Ta podwyżka nie zbilansuje kosztów za śmieci w tym roku, ale ma wpłynąć na to, by miasto wyszło na „zero” w roku 2025. Na dzień dzisiejszy różnica między tym, co płacą mieszkańcy, a tym, co miasto musi zapłacić za odbiór śmieci to 700 tys. zł.
- Nawet jeśli wprowadzimy te podwyżki, które obejmą już trzy ostatnie miesiące roku, to ta lawina śmieci z która mamy do czynienia obecnie, wygeneruje nam na koniec roku i tak dopłatę z miejskiego budżetu w kwocie 400 tys. zł – mówi Jakubowski.

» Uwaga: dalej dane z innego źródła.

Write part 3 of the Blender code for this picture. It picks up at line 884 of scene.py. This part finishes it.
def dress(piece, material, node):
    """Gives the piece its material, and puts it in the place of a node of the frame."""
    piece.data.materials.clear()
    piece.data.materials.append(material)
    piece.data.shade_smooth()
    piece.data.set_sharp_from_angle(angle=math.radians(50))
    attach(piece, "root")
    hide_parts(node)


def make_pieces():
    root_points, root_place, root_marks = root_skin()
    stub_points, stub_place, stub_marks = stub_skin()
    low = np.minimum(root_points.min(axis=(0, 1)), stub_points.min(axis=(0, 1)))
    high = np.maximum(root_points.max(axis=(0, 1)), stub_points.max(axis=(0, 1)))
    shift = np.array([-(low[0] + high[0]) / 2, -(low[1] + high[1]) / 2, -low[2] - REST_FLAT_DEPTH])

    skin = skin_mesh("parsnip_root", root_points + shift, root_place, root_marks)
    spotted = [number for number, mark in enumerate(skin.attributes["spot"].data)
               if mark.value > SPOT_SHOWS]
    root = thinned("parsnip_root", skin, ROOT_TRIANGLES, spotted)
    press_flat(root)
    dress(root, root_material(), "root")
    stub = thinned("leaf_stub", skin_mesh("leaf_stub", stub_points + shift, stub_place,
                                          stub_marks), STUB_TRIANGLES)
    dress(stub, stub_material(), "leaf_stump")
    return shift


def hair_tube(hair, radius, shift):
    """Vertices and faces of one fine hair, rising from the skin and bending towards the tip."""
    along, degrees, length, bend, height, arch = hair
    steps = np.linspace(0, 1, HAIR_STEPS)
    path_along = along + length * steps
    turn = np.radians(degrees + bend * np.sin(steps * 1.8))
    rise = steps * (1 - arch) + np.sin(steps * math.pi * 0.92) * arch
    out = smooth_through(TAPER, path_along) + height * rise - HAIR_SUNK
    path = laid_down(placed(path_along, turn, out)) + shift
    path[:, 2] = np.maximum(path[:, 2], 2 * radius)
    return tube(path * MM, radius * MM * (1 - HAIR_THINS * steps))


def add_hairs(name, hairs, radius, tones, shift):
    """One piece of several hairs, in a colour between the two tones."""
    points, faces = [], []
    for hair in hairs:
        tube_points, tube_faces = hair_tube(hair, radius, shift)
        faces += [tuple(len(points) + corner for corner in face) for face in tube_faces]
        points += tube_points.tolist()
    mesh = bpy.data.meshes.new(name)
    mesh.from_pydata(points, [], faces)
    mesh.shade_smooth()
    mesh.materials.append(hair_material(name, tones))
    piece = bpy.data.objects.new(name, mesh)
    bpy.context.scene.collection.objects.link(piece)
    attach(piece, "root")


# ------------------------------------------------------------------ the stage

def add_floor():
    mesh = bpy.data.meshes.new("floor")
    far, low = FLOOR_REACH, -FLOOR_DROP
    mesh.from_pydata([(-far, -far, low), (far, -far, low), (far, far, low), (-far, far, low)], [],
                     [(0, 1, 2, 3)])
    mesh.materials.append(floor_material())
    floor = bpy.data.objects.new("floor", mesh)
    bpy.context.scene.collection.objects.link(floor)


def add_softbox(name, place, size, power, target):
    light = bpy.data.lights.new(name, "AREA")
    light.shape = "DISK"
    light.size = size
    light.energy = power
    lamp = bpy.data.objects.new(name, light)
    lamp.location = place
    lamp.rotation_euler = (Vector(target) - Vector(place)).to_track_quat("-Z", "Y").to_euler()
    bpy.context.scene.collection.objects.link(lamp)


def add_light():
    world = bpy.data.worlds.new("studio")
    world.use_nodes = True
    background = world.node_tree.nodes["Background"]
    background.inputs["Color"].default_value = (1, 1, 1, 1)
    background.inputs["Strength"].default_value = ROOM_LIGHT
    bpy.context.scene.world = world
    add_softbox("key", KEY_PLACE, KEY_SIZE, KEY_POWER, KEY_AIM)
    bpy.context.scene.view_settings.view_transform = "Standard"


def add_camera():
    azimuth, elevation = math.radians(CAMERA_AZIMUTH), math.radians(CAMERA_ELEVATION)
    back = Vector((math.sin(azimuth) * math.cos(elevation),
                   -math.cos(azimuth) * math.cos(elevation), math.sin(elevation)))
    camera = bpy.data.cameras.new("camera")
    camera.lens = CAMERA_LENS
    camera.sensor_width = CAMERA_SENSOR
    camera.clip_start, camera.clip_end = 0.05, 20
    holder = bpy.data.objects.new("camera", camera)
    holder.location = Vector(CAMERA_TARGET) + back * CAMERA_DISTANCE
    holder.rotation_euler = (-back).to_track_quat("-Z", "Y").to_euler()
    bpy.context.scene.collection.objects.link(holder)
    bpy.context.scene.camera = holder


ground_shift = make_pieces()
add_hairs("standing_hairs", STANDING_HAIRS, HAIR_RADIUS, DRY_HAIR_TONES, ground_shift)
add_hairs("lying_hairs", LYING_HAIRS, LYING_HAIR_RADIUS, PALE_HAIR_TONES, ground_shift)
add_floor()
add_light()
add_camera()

Dla mieszkańców, którzy zadeklarują kompostowanie odpadów bio i nie będą ich oddawać do wywiezienia, miasto ma propozycję bonifikaty w wysokości 5 zł od osoby miesięcznie.
Lawina śmieci
Czemu tak radykalne kroki zdecydowano się podjąć w trakcie roku? Bo od kilku miesięcy miastu raportowany jest znaczny wzrost oddawania do ZZOK frakcji najdroższych czyli bio i śmieci zmieszanych. Ratusz będzie badał, co jest tego przyczyną.

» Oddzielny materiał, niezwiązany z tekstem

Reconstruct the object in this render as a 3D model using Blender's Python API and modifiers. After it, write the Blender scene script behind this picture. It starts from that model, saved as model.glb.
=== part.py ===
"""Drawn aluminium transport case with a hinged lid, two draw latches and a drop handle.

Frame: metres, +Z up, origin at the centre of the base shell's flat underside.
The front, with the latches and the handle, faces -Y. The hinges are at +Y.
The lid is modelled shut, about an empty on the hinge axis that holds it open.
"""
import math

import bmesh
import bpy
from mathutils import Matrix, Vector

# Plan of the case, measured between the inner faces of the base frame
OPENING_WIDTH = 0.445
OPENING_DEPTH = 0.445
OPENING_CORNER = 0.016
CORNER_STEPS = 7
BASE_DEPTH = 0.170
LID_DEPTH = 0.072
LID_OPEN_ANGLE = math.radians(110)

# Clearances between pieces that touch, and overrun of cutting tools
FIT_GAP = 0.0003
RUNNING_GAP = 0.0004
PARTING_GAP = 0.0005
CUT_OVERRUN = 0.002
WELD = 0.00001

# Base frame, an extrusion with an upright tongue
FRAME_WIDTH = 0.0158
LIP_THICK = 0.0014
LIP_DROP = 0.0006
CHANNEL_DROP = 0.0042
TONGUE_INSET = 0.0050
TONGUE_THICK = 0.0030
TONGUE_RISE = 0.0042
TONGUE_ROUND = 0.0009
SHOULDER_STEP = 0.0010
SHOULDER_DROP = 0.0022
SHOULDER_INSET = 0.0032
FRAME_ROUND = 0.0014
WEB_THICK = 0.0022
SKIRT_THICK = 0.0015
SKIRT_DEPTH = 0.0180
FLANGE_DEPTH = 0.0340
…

- Ostatnio dostałem informację, że w lipcu lawinowo przybyło śmieci w systemie. Jeśli w lipcu ubiegłego roku mieliśmy 100 ton bioodpadów, to w tym roku w lipcu było ich 100 procent więcej – informuje Jakub Jakubowski i dodaje, że problem stanowią też śmieci, które wpadają do miejskiego systemu, a są generowane przez przedsiębiorców, oraz nieposegregowane śmieci z targowiska miejskiego i koszy ulicznych.

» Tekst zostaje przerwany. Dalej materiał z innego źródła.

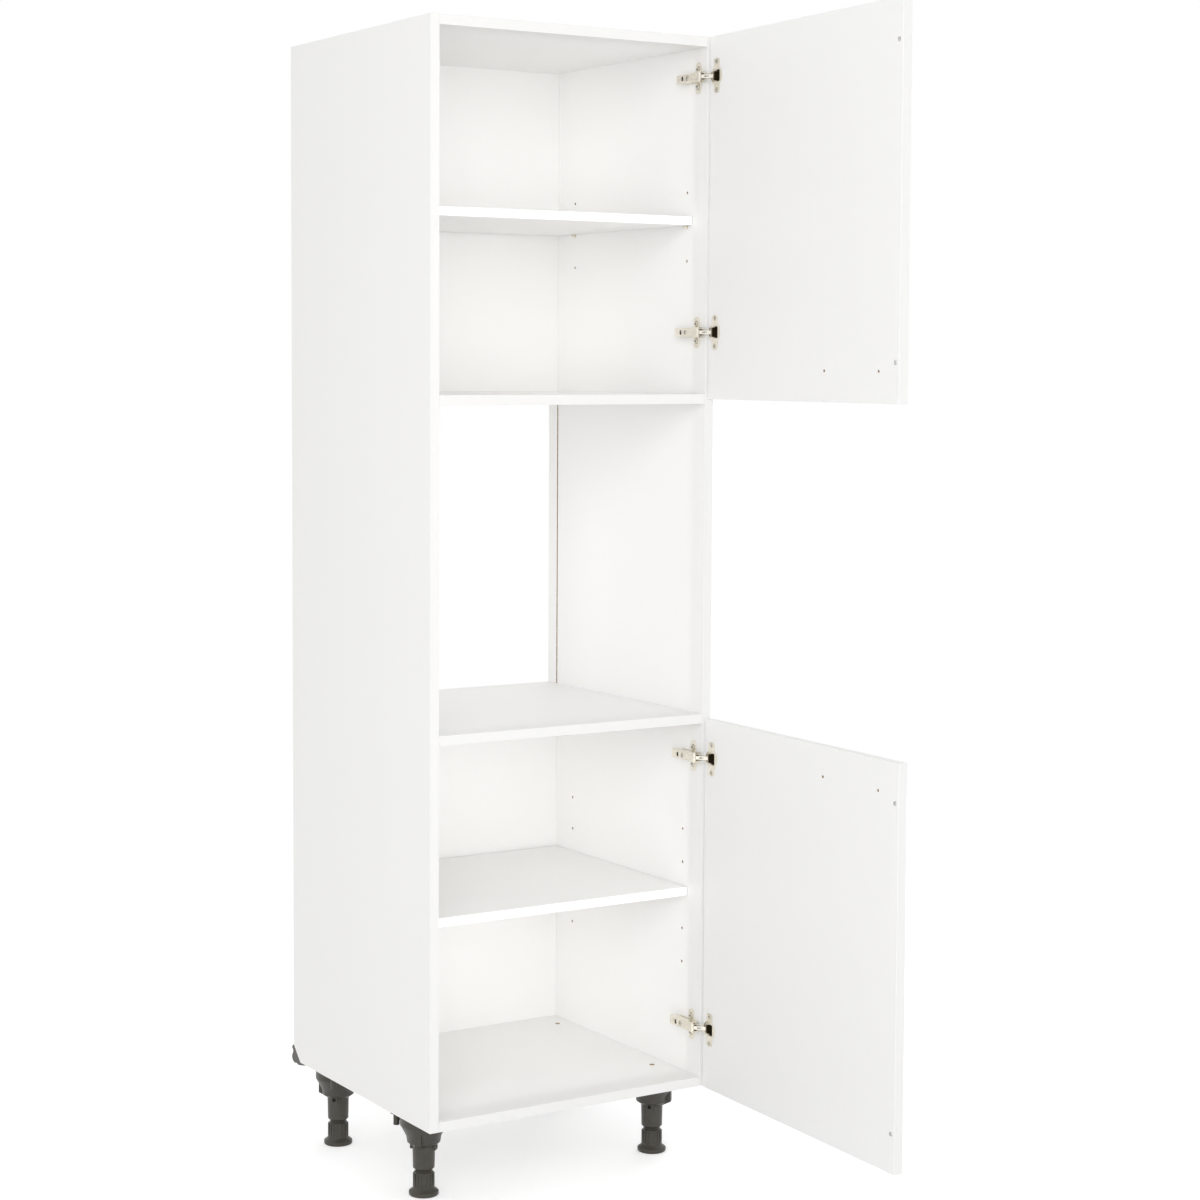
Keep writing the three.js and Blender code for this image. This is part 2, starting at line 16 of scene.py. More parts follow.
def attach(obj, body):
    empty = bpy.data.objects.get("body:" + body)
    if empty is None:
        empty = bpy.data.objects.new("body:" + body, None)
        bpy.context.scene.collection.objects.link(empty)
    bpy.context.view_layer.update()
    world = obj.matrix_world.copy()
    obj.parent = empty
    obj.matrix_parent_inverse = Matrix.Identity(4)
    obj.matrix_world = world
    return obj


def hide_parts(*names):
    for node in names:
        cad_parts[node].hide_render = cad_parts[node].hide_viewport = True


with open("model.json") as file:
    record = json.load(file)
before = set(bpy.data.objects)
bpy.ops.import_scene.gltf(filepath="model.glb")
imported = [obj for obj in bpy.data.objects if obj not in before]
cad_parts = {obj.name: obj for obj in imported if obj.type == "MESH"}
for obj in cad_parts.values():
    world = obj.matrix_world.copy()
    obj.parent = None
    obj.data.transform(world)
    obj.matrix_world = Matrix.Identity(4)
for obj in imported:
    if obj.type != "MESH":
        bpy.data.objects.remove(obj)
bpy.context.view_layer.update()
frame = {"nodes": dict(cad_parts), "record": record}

- Kosze na ulicach są przepełnione. Trafiają tam śmieci i z domów prywatnych i z działalności gospodarczych – mówi burmistrz i zapowiada wdrożenie planu długofalowego, by system uzdrowić.
Na ulicach mają się pojawić śmietniki na selektywną zbiórkę odpadów, na targowisku miejskim miasto chce zobowiązać handlujących do segregacji pozostawianych przez nich odpadów. Jak mówi burmistrz trzeba się będzie też przyjrzeć systemowi opłat, jakie miastu proponuje PUK, czyli miejska spółka.
- Nie rozumiem czemu mieszkańcy płacą za wywiezienie tony śmieci z miasta do ZZOK w Adamkach 550 zł, a ta sama spółka wywożąc śmieci z gminy Czemierniki, bierze za tonę 420 zł. Być może wynika to z tego, że w mieście PUK nie miał konkurencji w przetargach i startował na nie do końca rynkowych zasadach. Będziemy to sprawdzać, bo chcemy uzdrowić cały system. Wdrażamy plan ratunkowy, a na wiosnę sprawdzimy ile śmieci jest w systemie, ile płacimy za ich zagospodarowanie i czy udało się ograniczyć ich lawinę - dodaje na koniec Jakubowski.